12 thoughts on “NIGHT-GAUNTS AND OTHER TALES OF SUSPENSE By Joyce Carol Oates

  1. Deb

    I love Oates’s essays, reviews, and autobiographical writings, but I’ve struggled to get into her fictional works (novels or short stories). There’s a kind of airless quality to them that just doesn’t grab me.

    1. george Post author

      Deb, same here. I read Joyce Carol Oates’s Big Fat Books as they were published early in her career. Around the 1980s I stopped reading her novels, but did read her short story collections and essays.

  2. Jeff Meyerson

    I do agree with you and Deb. I like her non-fiction. But the dark, dark stories are too much for me. If they were short, maybe, but reading 40 or 50 (or, occasionally, 100) pages is just not something I want to do.

    1. george Post author

      Jeff, you’re right about the darkness in Joyce Carol Oates’s stories.

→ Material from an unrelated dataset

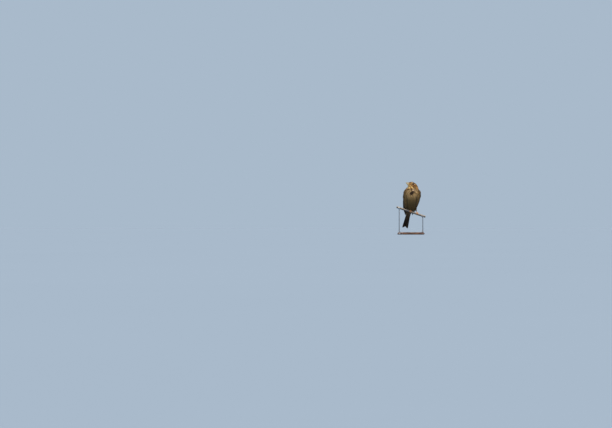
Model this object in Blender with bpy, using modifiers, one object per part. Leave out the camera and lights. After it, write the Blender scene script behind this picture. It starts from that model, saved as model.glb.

In fact, I can’t remember any JCO story that had any real humor in it. She provides plenty of irony, though.

      1. Steve Oerkfitz

        I like her dark stories much more than her novels. She is also very good when writing about adolescent girls.

      2. george Post author

        Steve, “Smooth Talk”–both the short story and the movie–show how Joyce Carol Oates can capture the essence of adolescent girls.